§ **Given task**
Output the data that follows exactly, line for line.

§ **Source excerpt**
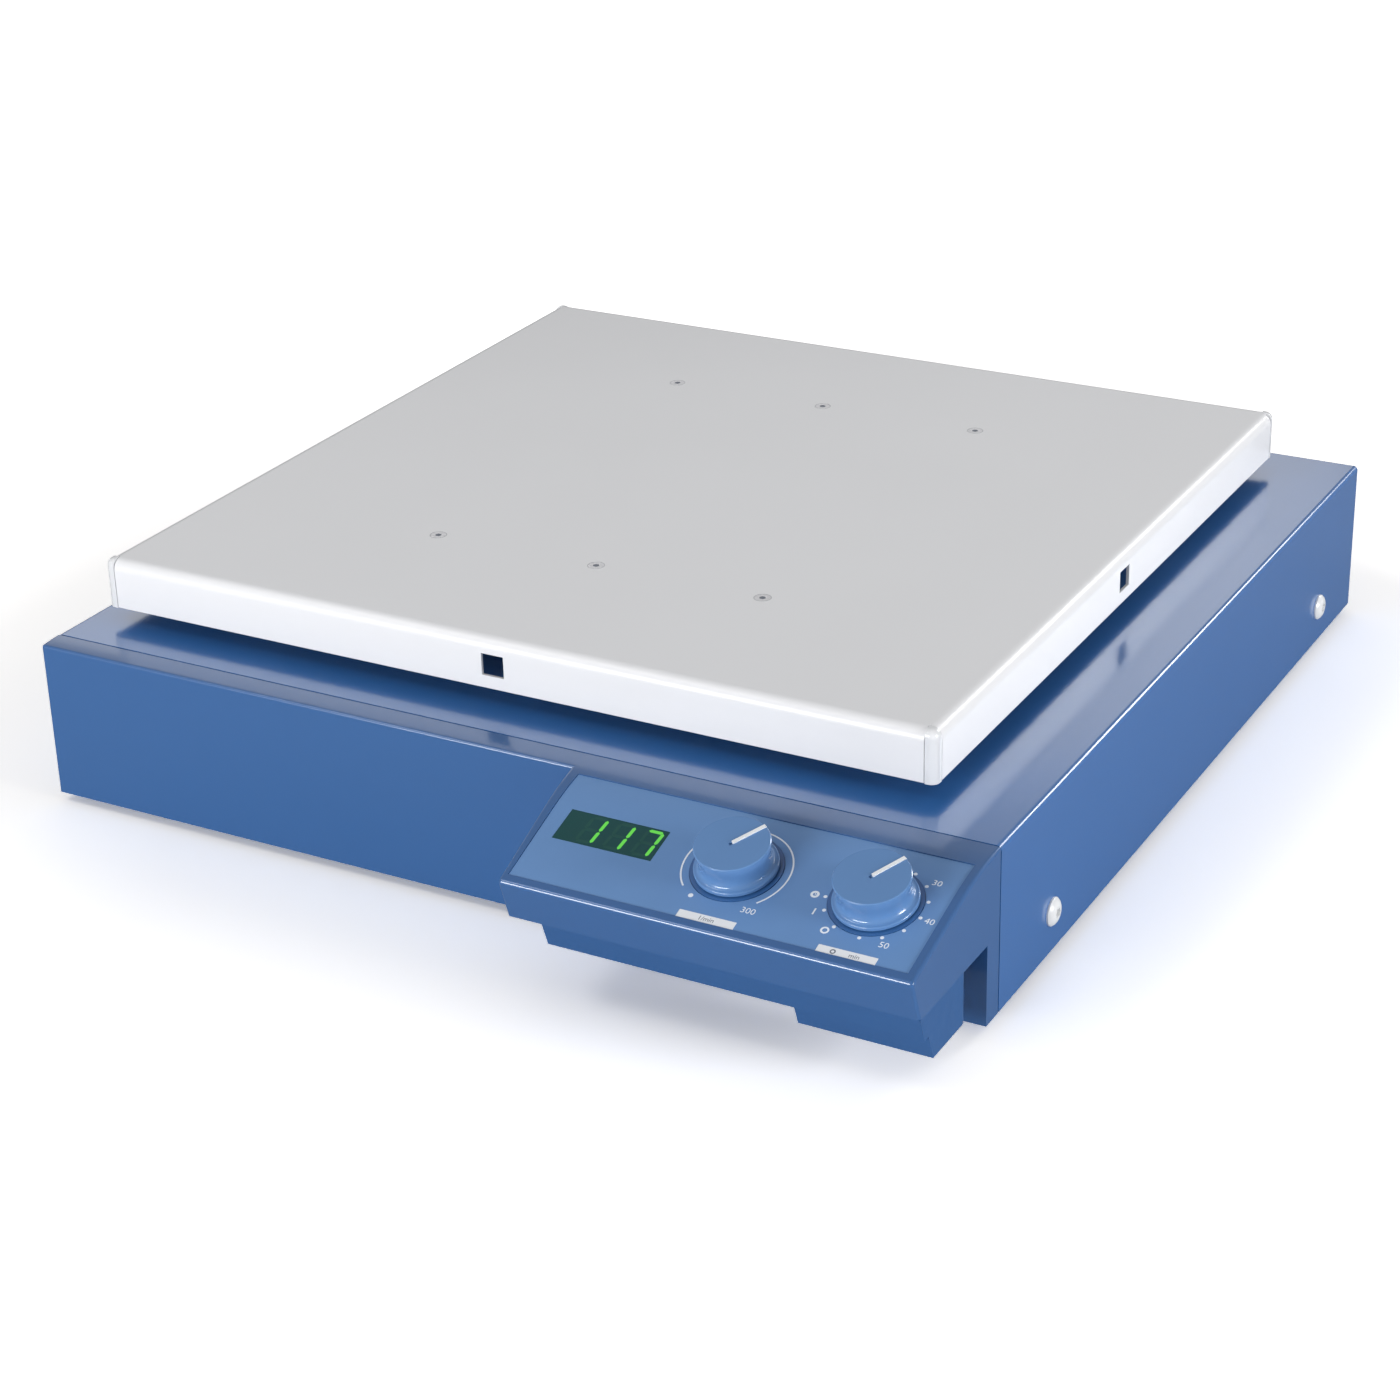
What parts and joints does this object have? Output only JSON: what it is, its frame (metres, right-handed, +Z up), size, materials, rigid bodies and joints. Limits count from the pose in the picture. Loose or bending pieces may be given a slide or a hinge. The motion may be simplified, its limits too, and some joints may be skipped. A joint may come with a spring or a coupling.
{
  "type": "orbital shaker",
  "caption": "Low orbital shaker: painted square body with a sloped corner console, display and two dials, and a flat folded tray on an eccentric drive.",
  "frame": {"origin": "on the bench, below the middle of the whole shaker's bounding box", "axes": "+Z up, -Y to the front, where the console is, +X to the right"},
  "size_m": [0.511, 0.579, 0.12],
  "materials": {
    "base_pan": "satin",
    "feet": "matte",
    "foot_screws": "brushed",
    "cover": "satin",
    "cover_screws": "brushed",
    "front_panel": "satin",
    "console_base": "matte",
    "console_screws": "brushed",
    "panel_overlay": "gloss",
    "display_window": "gloss",
    "display_module": "matte",
    "display_board": "matte",
    "speed_potentiometer": "matte",
    "timer_unit": "matte",
    "mains_inlet": "matte",
    "inlet_pins": "polished",
    "inlet_screws": "brushed",
    "power_board": "matte",
    "board_standoffs": "brushed",
    "board_capacitors": "gloss",
    "board_heatsink": "machined",
    "transformer_core": "rough",
    "transformer_coil": "gloss",
    "motor_bracket": "brushed",
    "motor_housing": "satin",
    "motor_screws": "brushed",
    "drive_belt": "matte",
    "main_housing": "machined",
    "main_bearings": "brushed",
    "main_housing_bolts": "brushed",
    "crank_housings": "machined",
    "crank_housing_bolts": "brushed",
    "crank_bearings": "brushed",
    "main_shaft": "brushed",
    "driven_pulley": "machined",
    "counterweight": "rough",
    "counterweight_screws": "brushed",
    "motor_shaft": "brushed",
    "motor_pulley": "machined",
    "front_left_crank": "brushed",
    "front_right_crank": "brushed",
    "rear_left_crank": "brushed",
    "rear_right_crank": "brushed",
    "table_frame": "machined",
    "hub_bearing": "brushed",
    "table_bearings": "brushed",
    "tray": "satin",
    "tray_corners": "satin",
    "tray_screws": "brushed",
    "speed_knob": "gloss",
    "speed_pointer": "matte",
    "speed_shaft": "brushed",
    "timer_knob": "gloss",
    "timer_pointer": "matte",
    "timer_shaft": "brushed"
  },
  "bodies": {
    "base": {"base_pan": "base_pan", "feet": "feet", "foot_screws": "foot_screws", "cover": "cover", "cover_screws": "cover_screws", "front_panel": "front_panel", "console_base": "console_base", "console_screws": "console_screws", "panel_overlay": "panel_overlay", "display_window": "display_window", "display_module": "display_module", "display_board": "display_board", "speed_potentiometer": "speed_potentiometer", "timer_unit": "timer_unit", "mains_inlet": "mains_inlet", "inlet_pins": "inlet_pins", "inlet_screws": "inlet_screws", "power_board": "power_board", "board_standoffs": "board_standoffs", "board_capacitors": "board_capacitors", "board_heatsink": "board_heatsink", "transformer_core": "transformer_core", "transformer_coil": "transformer_coil", "motor_bracket": "motor_bracket", "motor_housing": "motor_housing", "motor_screws": "motor_screws", "drive_belt": "drive_belt", "main_housing": "main_housing", "main_bearings": "main_bearings", "main_housing_bolts": "main_housing_bolts", "crank_housings": "crank_housings", "crank_housing_bolts": "crank_housing_bolts", "crank_bearings": "crank_bearings"},
    "main_crank": {"main_shaft": "main_shaft", "driven_pulley": "driven_pulley", "counterweight": "counterweight", "counterweight_screws": "counterweight_screws"},
    "front_left_crank": {"front_left_crank": "front_left_crank"},
    "front_right_crank": {"front_right_crank": "front_right_crank"},
    "rear_left_crank": {"rear_left_crank": "rear_left_crank"},
    "rear_right_crank": {"rear_right_crank": "rear_right_crank"},
    "motor_rotor": {"motor_shaft": "motor_shaft", "motor_pulley": "motor_pulley"},
    "table": {"table_frame": "table_frame", "hub_bearing": "hub_bearing", "table_bearings": "table_bearings", "tray": "tray", "tray_corners": "tray_corners", "tray_screws": "tray_screws"},
    "speed_dial": {"speed_knob": "speed_knob", "speed_pointer": "speed_pointer", "speed_shaft": "speed_shaft"},
    "timer_dial": {"timer_knob": "timer_knob", "timer_pointer": "timer_pointer", "timer_shaft": "timer_shaft"}
  },
  "joints": [
    {"name": "main_spin", "type": "hinge", "parent": "base", "child": "main_crank", "pos_m": [0, 0.03535, 0.06], "axis": [0, 0, 1], "continuous": true},
    {"name": "table_orbit", "type": "hinge", "parent": "main_crank", "child": "table", "pos_m": [-0.0137, 0.04145, 0.0985], "axis": [0, 0, 1], "continuous": true},
    {"name": "front_left_crank_spin", "type": "hinge", "parent": "base", "child": "front_left_crank", "pos_m": [-0.15, -0.08765, 0.06], "axis": [0, 0, 1], "continuous": true},
    {"name": "front_right_crank_spin", "type": "hinge", "parent": "base", "child": "front_right_crank", "pos_m": [0.15, -0.08765, 0.06], "axis": [0, 0, 1], "continuous": true},
    {"name": "rear_left_crank_spin", "type": "hinge", "parent": "base", "child": "rear_left_crank", "pos_m": [-0.15, 0.15835, 0.06], "axis": [0, 0, 1], "continuous": true},
    {"name": "rear_right_crank_spin", "type": "hinge", "parent": "base", "child": "rear_right_crank", "pos_m": [0.15, 0.15835, 0.06], "axis": [0, 0, 1], "continuous": true},
    {"name": "motor_spin", "type": "hinge", "parent": "base", "child": "motor_rotor", "pos_m": [0, 0.18335, 0.05], "axis": [0, 0, 1], "continuous": true},
    {"name": "speed_turn", "type": "hinge", "parent": "base", "child": "speed_dial", "pos_m": [0.153, -0.2518, 0.07732], "axis": [0, -0.2815, 0.9596], "range_deg": [-108, 184.8]},
    {"name": "timer_turn", "type": "hinge", "parent": "base", "child": "timer_dial", "pos_m": [0.2182, -0.2518, 0.07732], "axis": [0, -0.2815, 0.9596], "range_deg": [-141.4, 183.2]}
  ],
  "couplings": [
    {"joint": "table_orbit", "follows": "main_spin", "ratio": -1},
    {"joint": "front_left_crank_spin", "follows": "main_spin", "ratio": 1},
    {"joint": "front_right_crank_spin", "follows": "main_spin", "ratio": 1},
    {"joint": "rear_left_crank_spin", "follows": "main_spin", "ratio": 1},
    {"joint": "rear_right_crank_spin", "follows": "main_spin", "ratio": 1},
    {"joint": "motor_spin", "follows": "main_spin", "ratio": 5}
  ]
}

§ **Response**
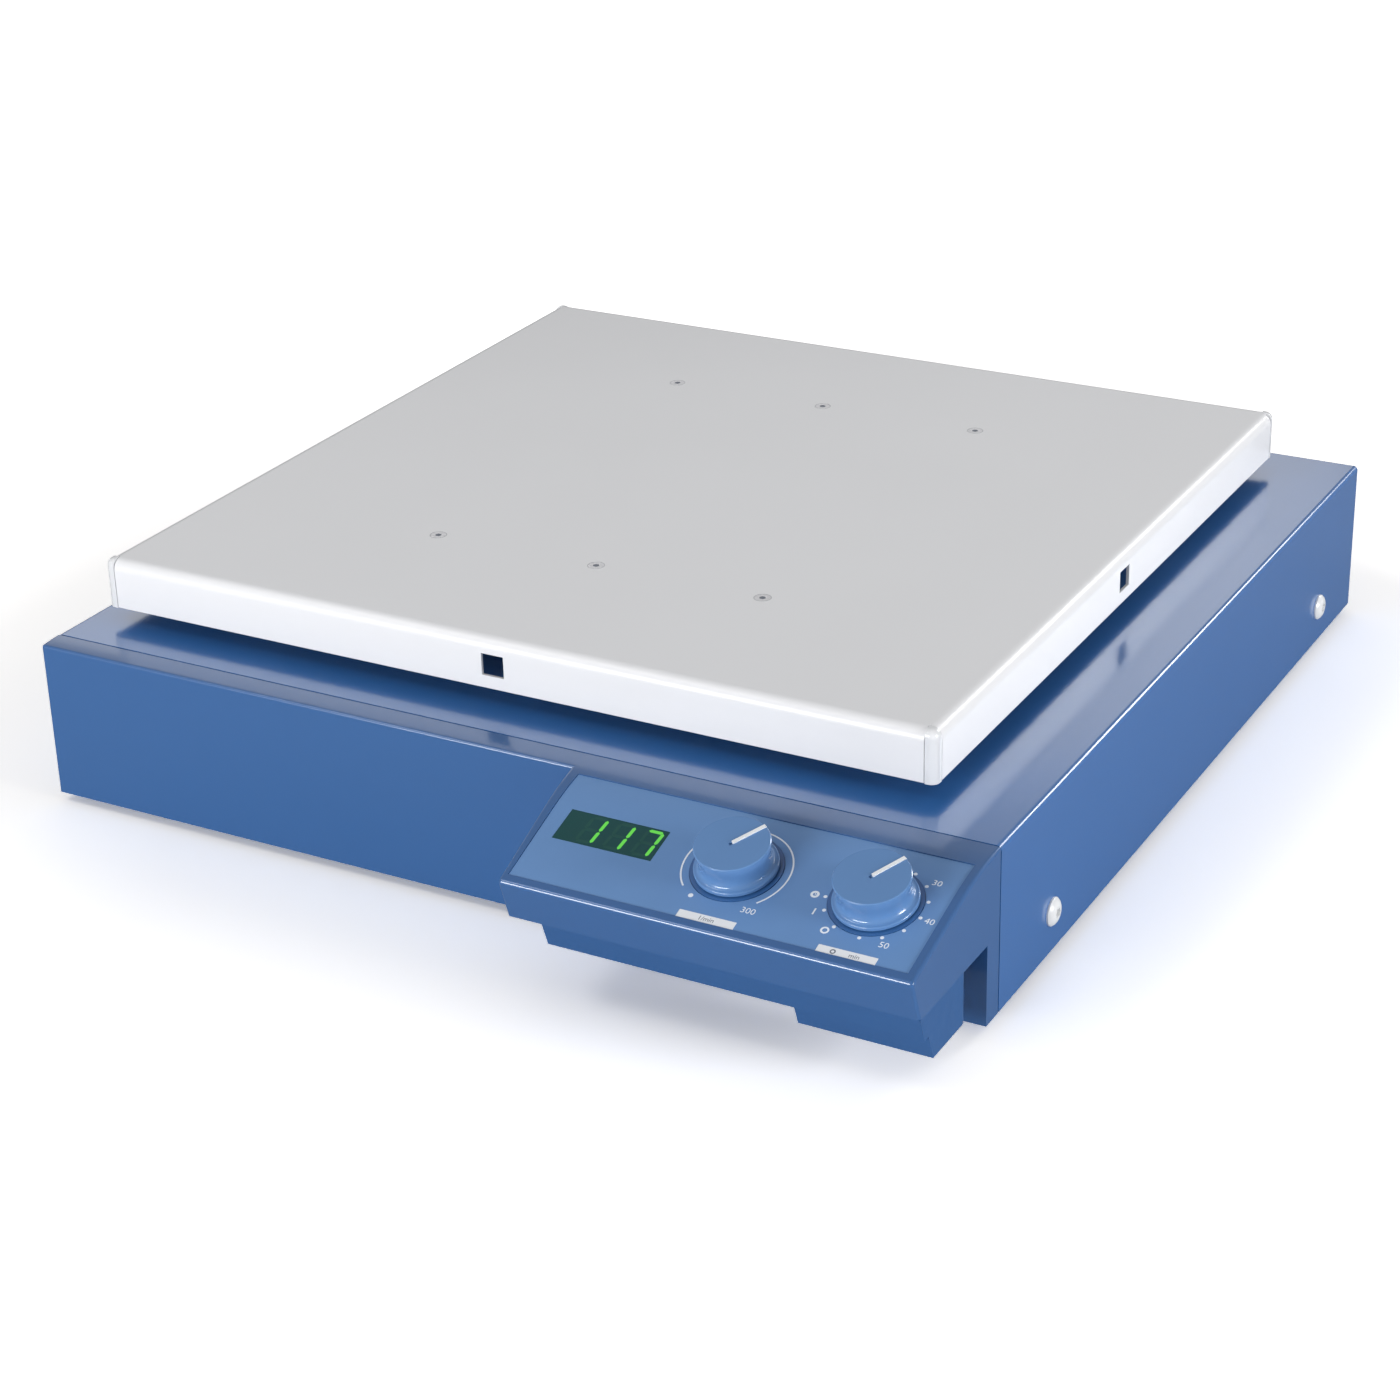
What parts and joints does this object have? Output only JSON: what it is, its frame (metres, right-handed, +Z up), size, materials, rigid bodies and joints. Limits count from the pose in the picture. Loose or bending pieces may be given a slide or a hinge. The motion may be simplified, its limits too, and some joints may be skipped. A joint may come with a spring or a coupling.
{
  "type": "orbital shaker",
  "caption": "Low orbital shaker: painted square body with a sloped corner console, display and two dials, and a flat folded tray on an eccentric drive.",
  "frame": {"origin": "on the bench, below the middle of the whole shaker's bounding box", "axes": "+Z up, -Y to the front, where the console is, +X to the right"},
  "size_m": [0.511, 0.579, 0.12],
  "materials": {
    "base_pan": "satin",
    "feet": "matte",
    "foot_screws": "brushed",
    "cover": "satin",
    "cover_screws": "brushed",
    "front_panel": "satin",
    "console_base": "matte",
    "console_screws": "brushed",
    "panel_overlay": "gloss",
    "display_window": "gloss",
    "display_module": "matte",
    "display_board": "matte",
    "speed_potentiometer": "matte",
    "timer_unit": "matte",
    "mains_inlet": "matte",
    "inlet_pins": "polished",
    "inlet_screws": "brushed",
    "power_board": "matte",
    "board_standoffs": "brushed",
    "board_capacitors": "gloss",
    "board_heatsink": "machined",
    "transformer_core": "rough",
    "transformer_coil": "gloss",
    "motor_bracket": "brushed",
    "motor_housing": "satin",
    "motor_screws": "brushed",
    "drive_belt": "matte",
    "main_housing": "machined",
    "main_bearings": "brushed",
    "main_housing_bolts": "brushed",
    "crank_housings": "machined",
    "crank_housing_bolts": "brushed",
    "crank_bearings": "brushed",
    "main_shaft": "brushed",
    "driven_pulley": "machined",
    "counterweight": "rough",
    "counterweight_screws": "brushed",
    "motor_shaft": "brushed",
    "motor_pulley": "machined",
    "front_left_crank": "brushed",
    "front_right_crank": "brushed",
    "rear_left_crank": "brushed",
    "rear_right_crank": "brushed",
    "table_frame": "machined",
    "hub_bearing": "brushed",
    "table_bearings": "brushed",
    "tray": "satin",
    "tray_corners": "satin",
    "tray_screws": "brushed",
    "speed_knob": "gloss",
    "speed_pointer": "matte",
    "speed_shaft": "brushed",
    "timer_knob": "gloss",
    "timer_pointer": "matte",
    "timer_shaft": "brushed"
  },
  "bodies": {
    "base": {"base_pan": "base_pan", "feet": "feet", "foot_screws": "foot_screws", "cover": "cover", "cover_screws": "cover_screws", "front_panel": "front_panel", "console_base": "console_base", "console_screws": "console_screws", "panel_overlay": "panel_overlay", "display_window": "display_window", "display_module": "display_module", "display_board": "display_board", "speed_potentiometer": "speed_potentiometer", "timer_unit": "timer_unit", "mains_inlet": "mains_inlet", "inlet_pins": "inlet_pins", "inlet_screws": "inlet_screws", "power_board": "power_board", "board_standoffs": "board_standoffs", "board_capacitors": "board_capacitors", "board_heatsink": "board_heatsink", "transformer_core": "transformer_core", "transformer_coil": "transformer_coil", "motor_bracket": "motor_bracket", "motor_housing": "motor_housing", "motor_screws": "motor_screws", "drive_belt": "drive_belt", "main_housing": "main_housing", "main_bearings": "main_bearings", "main_housing_bolts": "main_housing_bolts", "crank_housings": "crank_housings", "crank_housing_bolts": "crank_housing_bolts", "crank_bearings": "crank_bearings"},
    "main_crank": {"main_shaft": "main_shaft", "driven_pulley": "driven_pulley", "counterweight": "counterweight", "counterweight_screws": "counterweight_screws"},
    "front_left_crank": {"front_left_crank": "front_left_crank"},
    "front_right_crank": {"front_right_crank": "front_right_crank"},
    "rear_left_crank": {"rear_left_crank": "rear_left_crank"},
    "rear_right_crank": {"rear_right_crank": "rear_right_crank"},
    "motor_rotor": {"motor_shaft": "motor_shaft", "motor_pulley": "motor_pulley"},
    "table": {"table_frame": "table_frame", "hub_bearing": "hub_bearing", "table_bearings": "table_bearings", "tray": "tray", "tray_corners": "tray_corners", "tray_screws": "tray_screws"},
    "speed_dial": {"speed_knob": "speed_knob", "speed_pointer": "speed_pointer", "speed_shaft": "speed_shaft"},
    "timer_dial": {"timer_knob": "timer_knob", "timer_pointer": "timer_pointer", "timer_shaft": "timer_shaft"}
  },
  "joints": [
    {"name": "main_spin", "type": "hinge", "parent": "base", "child": "main_crank", "pos_m": [0, 0.03535, 0.06], "axis": [0, 0, 1], "continuous": true},
    {"name": "table_orbit", "type": "hinge", "parent": "main_crank", "child": "table", "pos_m": [-0.0137, 0.04145, 0.0985], "axis": [0, 0, 1], "continuous": true},
    {"name": "front_left_crank_spin", "type": "hinge", "parent": "base", "child": "front_left_crank", "pos_m": [-0.15, -0.08765, 0.06], "axis": [0, 0, 1], "continuous": true},
    {"name": "front_right_crank_spin", "type": "hinge", "parent": "base", "child": "front_right_crank", "pos_m": [0.15, -0.08765, 0.06], "axis": [0, 0, 1], "continuous": true},
    {"name": "rear_left_crank_spin", "type": "hinge", "parent": "base", "child": "rear_left_crank", "pos_m": [-0.15, 0.15835, 0.06], "axis": [0, 0, 1], "continuous": true},
    {"name": "rear_right_crank_spin", "type": "hinge", "parent": "base", "child": "rear_right_crank", "pos_m": [0.15, 0.15835, 0.06], "axis": [0, 0, 1], "continuous": true},
    {"name": "motor_spin", "type": "hinge", "parent": "base", "child": "motor_rotor", "pos_m": [0, 0.18335, 0.05], "axis": [0, 0, 1], "continuous": true},
    {"name": "speed_turn", "type": "hinge", "parent": "base", "child": "speed_dial", "pos_m": [0.153, -0.2518, 0.07732], "axis": [0, -0.2815, 0.9596], "range_deg": [-108, 184.8]},
    {"name": "timer_turn", "type": "hinge", "parent": "base", "child": "timer_dial", "pos_m": [0.2182, -0.2518, 0.07732], "axis": [0, -0.2815, 0.9596], "range_deg": [-141.4, 183.2]}
  ],
  "couplings": [
    {"joint": "table_orbit", "follows": "main_spin", "ratio": -1},
    {"joint": "front_left_crank_spin", "follows": "main_spin", "ratio": 1},
    {"joint": "front_right_crank_spin", "follows": "main_spin", "ratio": 1},
    {"joint": "rear_left_crank_spin", "follows": "main_spin", "ratio": 1},
    {"joint": "rear_right_crank_spin", "follows": "main_spin", "ratio": 1},
    {"joint": "motor_spin", "follows": "main_spin", "ratio": 5}
  ]
}